What about the D7 visa for retirees?

The D7 is a residence visa for people with stable, recurring passive income such as pensions, rental yields, and dividends. There is no purchase threshold. You prove your income covers Portuguese living costs and apply through a Portuguese consulate. You become a Portuguese tax resident if you spend more than 183 days a year there. For UK retirees post-Brexit, US retirees, and Brazilian pensioners, it is the most-used route in 2026.

Is NHR still available?

For most new applicants, no. The Non-Habitual Resident tax regime closed to new entrants starting in 2024 under the same housing reform package. A narrower successor regime targets specific scientific, technological, and innovation professions. Whether your particular profile qualifies needs individual checking with a Portuguese tax adviser. Assumptions made on out-of-date blog posts have already cost people money.

Who is the authority now, SEF or AIMA?

AIMA (Agência para a Integração, Migrações e Asilo) took over migration and asylum functions from SEF in October 2023. All new applications, renewals, and queries go through AIMA. SEF as the historical name still appears in older paperwork. References to SEF for new procedures point to the wrong body.
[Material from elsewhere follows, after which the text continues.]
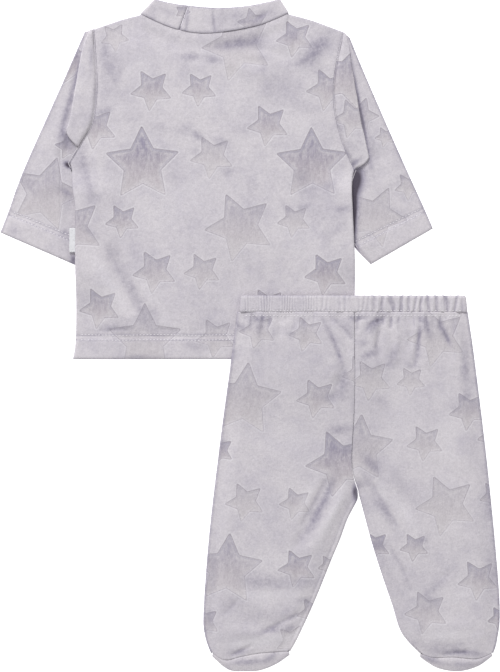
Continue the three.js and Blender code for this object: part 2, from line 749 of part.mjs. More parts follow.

One more time: this is orientation, not advice

Portuguese immigration rules are still settling after the 2023 reform. The text of Lei 56/2023, AIMA's procedural notices, and the regulations around the D7 and the successor NHR have all moved more than once in the eighteen months since. The cost of a one-hour call with a Portuguese immigration lawyer is a rounding error against the cost of getting the route wrong. Make that call before signing any reservation contract, fund subscription, or visa application.